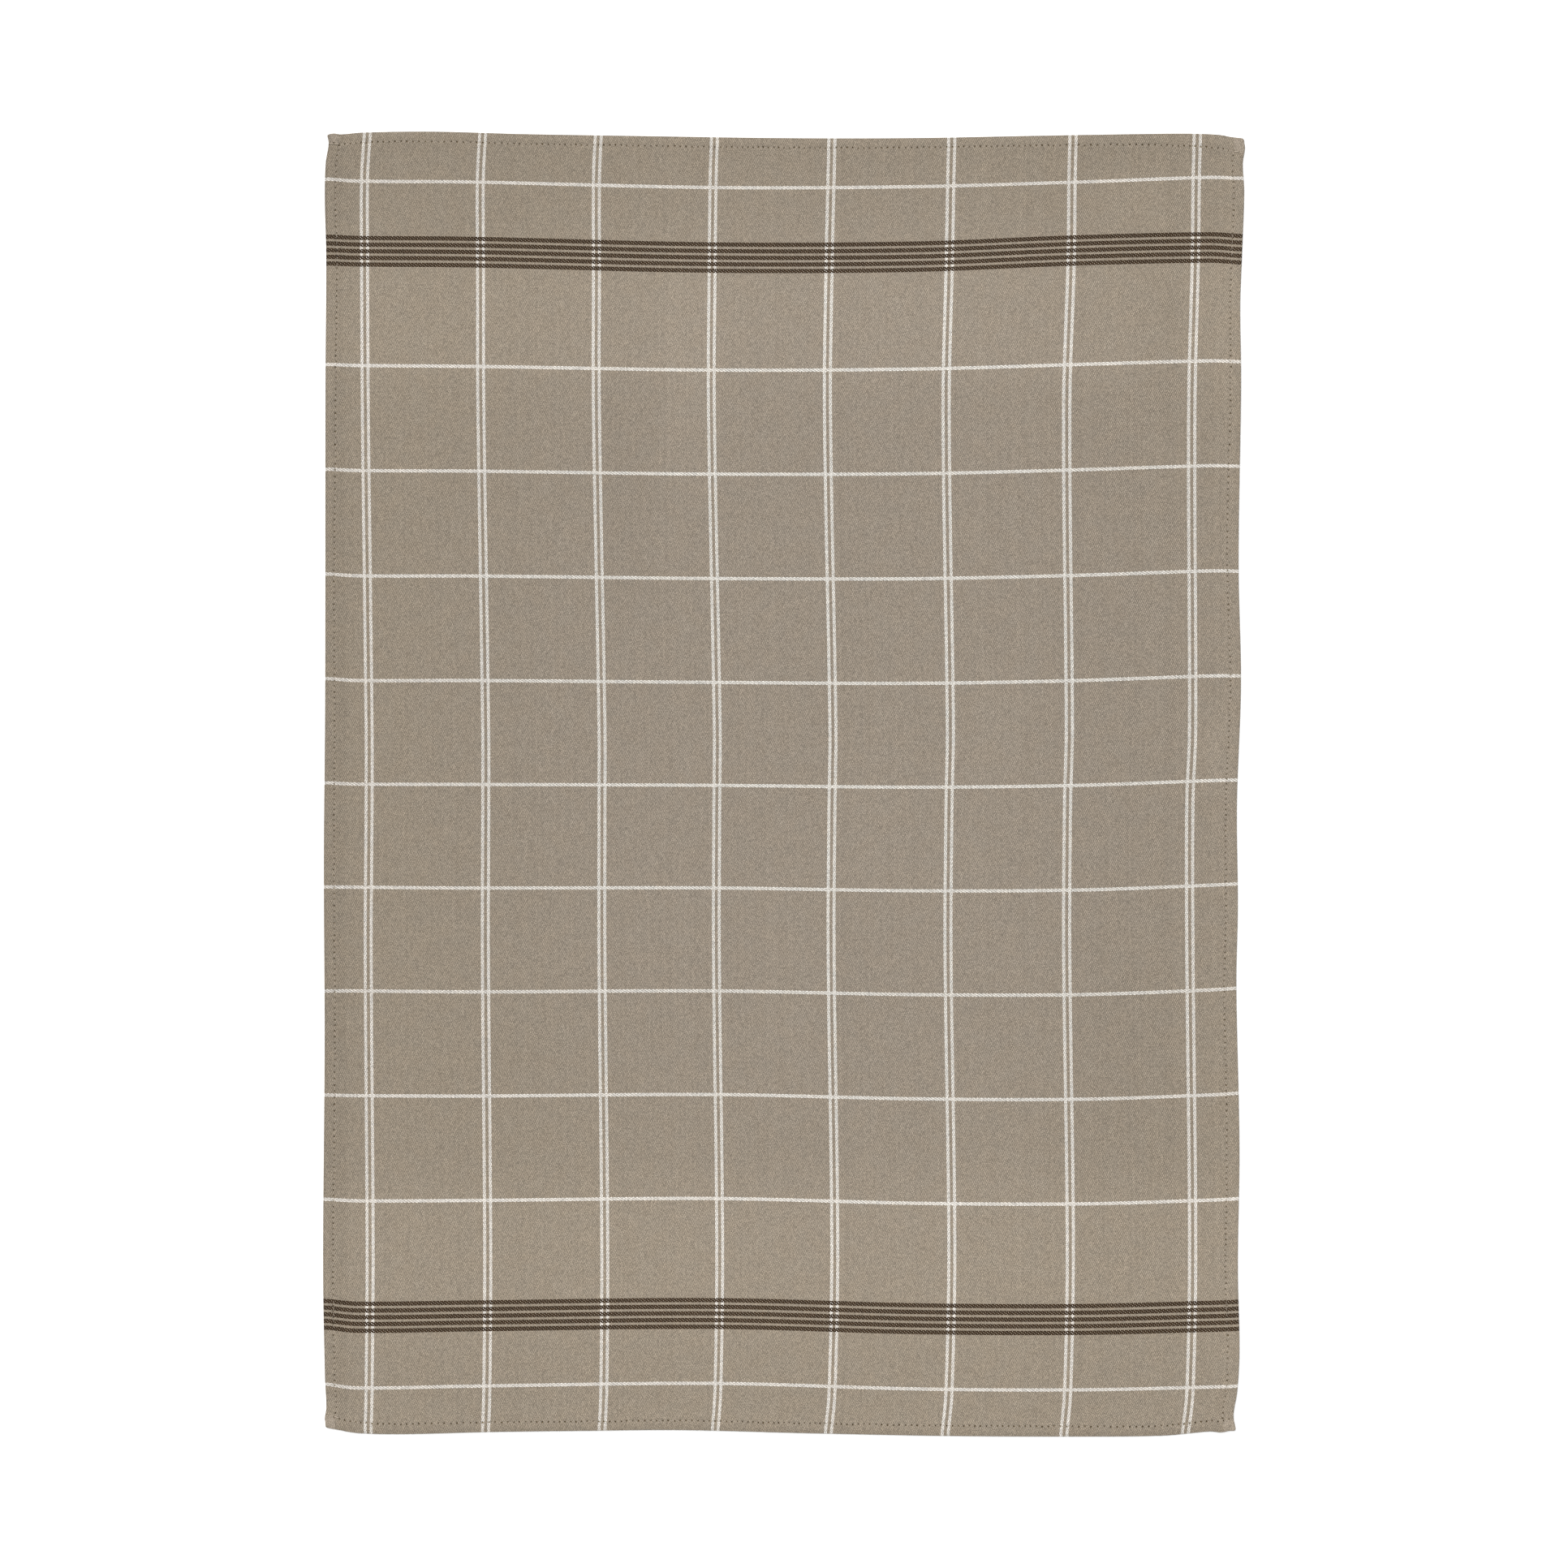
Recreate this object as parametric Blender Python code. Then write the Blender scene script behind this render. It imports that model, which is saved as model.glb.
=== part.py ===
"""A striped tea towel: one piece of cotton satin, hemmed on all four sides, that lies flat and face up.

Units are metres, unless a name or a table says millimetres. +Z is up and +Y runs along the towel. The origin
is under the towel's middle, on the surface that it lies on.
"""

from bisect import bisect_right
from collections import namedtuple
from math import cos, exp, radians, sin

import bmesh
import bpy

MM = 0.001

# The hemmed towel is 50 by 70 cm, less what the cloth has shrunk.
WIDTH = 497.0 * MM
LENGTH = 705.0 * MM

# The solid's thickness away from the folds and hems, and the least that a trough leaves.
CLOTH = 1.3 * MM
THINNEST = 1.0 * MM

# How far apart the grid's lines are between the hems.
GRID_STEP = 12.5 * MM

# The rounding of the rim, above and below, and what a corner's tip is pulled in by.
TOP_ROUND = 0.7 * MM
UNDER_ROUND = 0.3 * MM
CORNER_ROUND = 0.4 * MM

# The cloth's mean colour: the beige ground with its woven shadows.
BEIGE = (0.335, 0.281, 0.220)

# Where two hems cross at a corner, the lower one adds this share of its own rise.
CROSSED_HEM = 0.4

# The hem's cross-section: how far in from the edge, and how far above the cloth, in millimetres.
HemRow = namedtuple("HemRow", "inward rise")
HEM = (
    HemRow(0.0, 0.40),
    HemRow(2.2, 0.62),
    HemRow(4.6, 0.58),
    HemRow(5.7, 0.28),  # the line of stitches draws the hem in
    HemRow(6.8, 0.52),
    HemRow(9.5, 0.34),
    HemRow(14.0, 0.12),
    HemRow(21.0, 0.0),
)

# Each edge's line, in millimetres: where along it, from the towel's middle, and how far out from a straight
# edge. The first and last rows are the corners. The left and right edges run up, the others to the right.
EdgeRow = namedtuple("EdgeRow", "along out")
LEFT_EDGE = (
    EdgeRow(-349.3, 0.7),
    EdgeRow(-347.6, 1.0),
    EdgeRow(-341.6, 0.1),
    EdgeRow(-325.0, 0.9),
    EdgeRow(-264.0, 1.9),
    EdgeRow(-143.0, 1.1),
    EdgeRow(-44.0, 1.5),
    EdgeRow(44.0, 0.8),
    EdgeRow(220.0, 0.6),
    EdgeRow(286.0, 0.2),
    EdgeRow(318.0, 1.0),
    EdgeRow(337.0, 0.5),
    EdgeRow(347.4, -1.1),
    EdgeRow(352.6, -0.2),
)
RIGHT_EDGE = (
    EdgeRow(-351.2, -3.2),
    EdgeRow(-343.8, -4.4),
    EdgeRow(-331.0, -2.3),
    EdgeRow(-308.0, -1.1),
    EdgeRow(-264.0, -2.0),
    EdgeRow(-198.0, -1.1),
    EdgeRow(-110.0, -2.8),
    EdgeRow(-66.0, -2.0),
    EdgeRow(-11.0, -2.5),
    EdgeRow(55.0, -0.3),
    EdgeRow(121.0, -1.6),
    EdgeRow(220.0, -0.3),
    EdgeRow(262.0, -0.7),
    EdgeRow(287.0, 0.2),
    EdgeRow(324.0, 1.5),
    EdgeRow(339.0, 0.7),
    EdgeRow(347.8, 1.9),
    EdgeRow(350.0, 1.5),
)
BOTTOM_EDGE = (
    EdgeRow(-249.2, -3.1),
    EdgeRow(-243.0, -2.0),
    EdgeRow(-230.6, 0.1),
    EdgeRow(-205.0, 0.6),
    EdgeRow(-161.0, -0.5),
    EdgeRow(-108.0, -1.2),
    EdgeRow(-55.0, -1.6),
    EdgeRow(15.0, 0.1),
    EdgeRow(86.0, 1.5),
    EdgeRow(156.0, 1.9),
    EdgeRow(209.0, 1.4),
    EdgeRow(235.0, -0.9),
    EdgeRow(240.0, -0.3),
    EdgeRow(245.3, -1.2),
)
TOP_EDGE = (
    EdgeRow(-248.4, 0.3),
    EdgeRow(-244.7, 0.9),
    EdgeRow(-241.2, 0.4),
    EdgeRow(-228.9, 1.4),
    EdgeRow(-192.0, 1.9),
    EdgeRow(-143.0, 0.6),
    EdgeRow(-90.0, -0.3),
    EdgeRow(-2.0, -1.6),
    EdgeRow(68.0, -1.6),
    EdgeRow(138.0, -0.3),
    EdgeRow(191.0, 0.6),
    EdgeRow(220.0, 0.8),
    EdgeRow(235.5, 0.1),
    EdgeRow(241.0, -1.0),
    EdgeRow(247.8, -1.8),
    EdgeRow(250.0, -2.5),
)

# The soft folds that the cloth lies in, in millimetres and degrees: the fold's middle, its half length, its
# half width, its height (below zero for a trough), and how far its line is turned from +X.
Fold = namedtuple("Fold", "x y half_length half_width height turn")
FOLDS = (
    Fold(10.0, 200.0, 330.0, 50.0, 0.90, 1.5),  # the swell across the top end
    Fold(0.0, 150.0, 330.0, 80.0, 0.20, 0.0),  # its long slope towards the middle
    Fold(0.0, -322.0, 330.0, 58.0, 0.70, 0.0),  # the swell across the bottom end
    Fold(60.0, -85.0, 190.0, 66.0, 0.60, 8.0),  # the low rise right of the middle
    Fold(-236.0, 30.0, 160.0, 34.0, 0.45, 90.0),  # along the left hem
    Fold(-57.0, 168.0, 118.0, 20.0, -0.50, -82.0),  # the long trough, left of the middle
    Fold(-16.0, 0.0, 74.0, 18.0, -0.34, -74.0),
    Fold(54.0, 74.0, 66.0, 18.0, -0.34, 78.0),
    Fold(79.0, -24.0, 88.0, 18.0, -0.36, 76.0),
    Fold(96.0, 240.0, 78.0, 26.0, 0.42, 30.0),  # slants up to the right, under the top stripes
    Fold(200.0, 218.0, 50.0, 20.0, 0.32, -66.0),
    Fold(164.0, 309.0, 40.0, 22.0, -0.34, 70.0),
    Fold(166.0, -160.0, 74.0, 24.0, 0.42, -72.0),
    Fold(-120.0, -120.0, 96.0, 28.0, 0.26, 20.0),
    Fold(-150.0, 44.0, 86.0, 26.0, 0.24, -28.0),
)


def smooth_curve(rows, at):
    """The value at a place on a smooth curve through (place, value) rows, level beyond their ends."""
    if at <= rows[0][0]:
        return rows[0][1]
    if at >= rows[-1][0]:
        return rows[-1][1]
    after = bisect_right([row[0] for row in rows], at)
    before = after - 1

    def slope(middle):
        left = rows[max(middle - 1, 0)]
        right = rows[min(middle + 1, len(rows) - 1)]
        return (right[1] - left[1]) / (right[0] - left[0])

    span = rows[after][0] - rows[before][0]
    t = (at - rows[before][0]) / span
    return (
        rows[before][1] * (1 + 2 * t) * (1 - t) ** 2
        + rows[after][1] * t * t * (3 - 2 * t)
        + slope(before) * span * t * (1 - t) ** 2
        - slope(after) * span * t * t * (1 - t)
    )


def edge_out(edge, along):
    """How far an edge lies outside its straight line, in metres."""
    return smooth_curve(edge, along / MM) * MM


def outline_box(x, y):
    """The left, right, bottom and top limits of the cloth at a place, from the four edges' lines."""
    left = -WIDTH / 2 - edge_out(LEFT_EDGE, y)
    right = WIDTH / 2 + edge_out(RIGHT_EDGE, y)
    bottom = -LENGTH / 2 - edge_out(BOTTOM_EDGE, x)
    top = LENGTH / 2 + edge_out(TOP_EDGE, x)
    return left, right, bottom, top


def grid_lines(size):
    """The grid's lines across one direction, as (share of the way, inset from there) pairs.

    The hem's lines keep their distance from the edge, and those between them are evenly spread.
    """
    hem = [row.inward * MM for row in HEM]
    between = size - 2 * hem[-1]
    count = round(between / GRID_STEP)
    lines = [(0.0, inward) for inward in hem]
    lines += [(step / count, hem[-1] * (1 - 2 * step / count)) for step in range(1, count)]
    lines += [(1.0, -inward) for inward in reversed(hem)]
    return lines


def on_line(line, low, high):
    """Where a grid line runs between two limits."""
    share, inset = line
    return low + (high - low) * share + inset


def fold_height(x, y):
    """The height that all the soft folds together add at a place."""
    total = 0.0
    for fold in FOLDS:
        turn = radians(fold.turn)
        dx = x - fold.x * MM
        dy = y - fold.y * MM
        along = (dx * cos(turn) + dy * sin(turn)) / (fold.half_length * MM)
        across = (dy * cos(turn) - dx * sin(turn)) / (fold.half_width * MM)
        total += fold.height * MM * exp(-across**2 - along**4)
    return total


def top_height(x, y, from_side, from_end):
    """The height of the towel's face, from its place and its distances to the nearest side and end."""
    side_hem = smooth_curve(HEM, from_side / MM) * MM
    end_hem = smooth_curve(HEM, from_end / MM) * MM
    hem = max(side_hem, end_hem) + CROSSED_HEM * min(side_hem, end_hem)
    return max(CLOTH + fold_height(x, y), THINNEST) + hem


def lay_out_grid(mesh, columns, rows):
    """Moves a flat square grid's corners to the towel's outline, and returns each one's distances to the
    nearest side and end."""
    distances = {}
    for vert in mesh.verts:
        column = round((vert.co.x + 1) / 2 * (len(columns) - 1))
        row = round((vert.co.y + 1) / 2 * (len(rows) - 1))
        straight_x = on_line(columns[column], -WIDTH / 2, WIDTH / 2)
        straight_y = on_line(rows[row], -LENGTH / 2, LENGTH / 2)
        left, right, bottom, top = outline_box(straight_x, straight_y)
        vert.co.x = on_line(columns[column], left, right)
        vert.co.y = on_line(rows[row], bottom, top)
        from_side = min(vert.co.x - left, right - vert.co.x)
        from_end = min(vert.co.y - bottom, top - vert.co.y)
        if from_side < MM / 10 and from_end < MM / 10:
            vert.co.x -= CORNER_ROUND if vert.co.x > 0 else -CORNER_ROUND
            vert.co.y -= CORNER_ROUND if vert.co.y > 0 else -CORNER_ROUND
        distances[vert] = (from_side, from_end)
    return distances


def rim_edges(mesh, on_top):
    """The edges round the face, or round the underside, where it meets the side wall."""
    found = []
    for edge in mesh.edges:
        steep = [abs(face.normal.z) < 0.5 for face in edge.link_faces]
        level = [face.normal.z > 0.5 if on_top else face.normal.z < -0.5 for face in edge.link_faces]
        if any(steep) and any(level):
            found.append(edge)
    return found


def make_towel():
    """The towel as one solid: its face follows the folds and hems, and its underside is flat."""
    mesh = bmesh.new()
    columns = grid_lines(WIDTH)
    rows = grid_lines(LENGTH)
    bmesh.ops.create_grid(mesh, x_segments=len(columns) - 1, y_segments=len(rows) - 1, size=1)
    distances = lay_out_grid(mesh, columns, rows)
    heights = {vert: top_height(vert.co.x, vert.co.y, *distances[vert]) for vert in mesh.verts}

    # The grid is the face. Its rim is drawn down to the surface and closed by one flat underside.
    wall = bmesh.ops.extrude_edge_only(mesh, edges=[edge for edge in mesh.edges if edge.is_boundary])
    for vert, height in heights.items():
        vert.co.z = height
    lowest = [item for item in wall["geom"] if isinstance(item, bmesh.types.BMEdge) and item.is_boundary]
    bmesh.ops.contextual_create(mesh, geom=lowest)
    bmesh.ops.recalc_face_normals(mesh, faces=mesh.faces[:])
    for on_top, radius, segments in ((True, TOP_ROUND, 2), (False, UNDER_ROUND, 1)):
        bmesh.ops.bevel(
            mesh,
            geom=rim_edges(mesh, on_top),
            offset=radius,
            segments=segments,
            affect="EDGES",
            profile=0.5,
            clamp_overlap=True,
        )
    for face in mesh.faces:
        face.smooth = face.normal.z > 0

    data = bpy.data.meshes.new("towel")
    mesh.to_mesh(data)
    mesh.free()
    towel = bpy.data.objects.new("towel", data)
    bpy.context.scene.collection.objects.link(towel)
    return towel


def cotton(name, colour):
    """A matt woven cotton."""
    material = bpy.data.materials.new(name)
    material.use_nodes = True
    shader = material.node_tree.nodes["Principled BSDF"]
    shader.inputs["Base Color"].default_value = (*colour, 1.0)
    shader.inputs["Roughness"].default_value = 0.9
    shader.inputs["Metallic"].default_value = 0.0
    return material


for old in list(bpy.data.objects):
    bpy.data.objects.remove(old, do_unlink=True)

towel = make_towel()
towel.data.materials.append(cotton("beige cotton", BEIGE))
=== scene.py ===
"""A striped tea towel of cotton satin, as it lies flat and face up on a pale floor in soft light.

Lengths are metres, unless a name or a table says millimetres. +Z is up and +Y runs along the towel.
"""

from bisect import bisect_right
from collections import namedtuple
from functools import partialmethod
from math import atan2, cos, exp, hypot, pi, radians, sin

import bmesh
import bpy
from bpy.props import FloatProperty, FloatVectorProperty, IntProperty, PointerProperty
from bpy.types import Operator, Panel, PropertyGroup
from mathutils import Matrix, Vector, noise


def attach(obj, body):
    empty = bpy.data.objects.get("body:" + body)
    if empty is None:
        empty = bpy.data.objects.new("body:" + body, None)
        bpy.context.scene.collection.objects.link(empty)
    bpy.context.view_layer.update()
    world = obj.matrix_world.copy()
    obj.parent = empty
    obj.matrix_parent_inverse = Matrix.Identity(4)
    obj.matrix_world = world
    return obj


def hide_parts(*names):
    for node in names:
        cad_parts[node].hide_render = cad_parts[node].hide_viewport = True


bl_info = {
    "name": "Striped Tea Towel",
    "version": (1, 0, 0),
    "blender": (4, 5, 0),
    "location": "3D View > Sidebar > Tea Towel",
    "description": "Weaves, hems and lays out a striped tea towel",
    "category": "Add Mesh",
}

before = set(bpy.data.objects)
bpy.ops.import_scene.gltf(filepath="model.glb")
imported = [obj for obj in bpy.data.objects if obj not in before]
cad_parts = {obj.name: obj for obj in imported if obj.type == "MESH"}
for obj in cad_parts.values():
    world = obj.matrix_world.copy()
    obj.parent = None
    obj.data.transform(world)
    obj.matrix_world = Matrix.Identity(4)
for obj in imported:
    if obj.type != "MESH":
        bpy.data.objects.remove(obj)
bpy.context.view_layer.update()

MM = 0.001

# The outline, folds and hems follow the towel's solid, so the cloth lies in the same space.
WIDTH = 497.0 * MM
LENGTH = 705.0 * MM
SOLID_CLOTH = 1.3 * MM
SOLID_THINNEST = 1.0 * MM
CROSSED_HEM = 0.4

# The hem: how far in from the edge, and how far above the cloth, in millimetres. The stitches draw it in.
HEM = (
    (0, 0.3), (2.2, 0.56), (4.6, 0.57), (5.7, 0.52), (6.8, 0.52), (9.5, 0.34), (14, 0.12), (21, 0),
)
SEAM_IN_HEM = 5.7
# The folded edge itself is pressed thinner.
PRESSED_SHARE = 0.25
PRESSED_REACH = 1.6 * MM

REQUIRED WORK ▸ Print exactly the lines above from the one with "bpy.context.scene.collection.objects.link(towel)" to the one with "in soft light.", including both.

SOLVED PROBLEM ▸
    bpy.context.scene.collection.objects.link(towel)
    return towel


def cotton(name, colour):
    """A matt woven cotton."""
    material = bpy.data.materials.new(name)
    material.use_nodes = True
    shader = material.node_tree.nodes["Principled BSDF"]
    shader.inputs["Base Color"].default_value = (*colour, 1.0)
    shader.inputs["Roughness"].default_value = 0.9
    shader.inputs["Metallic"].default_value = 0.0
    return material


for old in list(bpy.data.objects):
    bpy.data.objects.remove(old, do_unlink=True)

towel = make_towel()
towel.data.materials.append(cotton("beige cotton", BEIGE))
=== scene.py ===
"""A striped tea towel of cotton satin, as it lies flat and face up on a pale floor in soft light.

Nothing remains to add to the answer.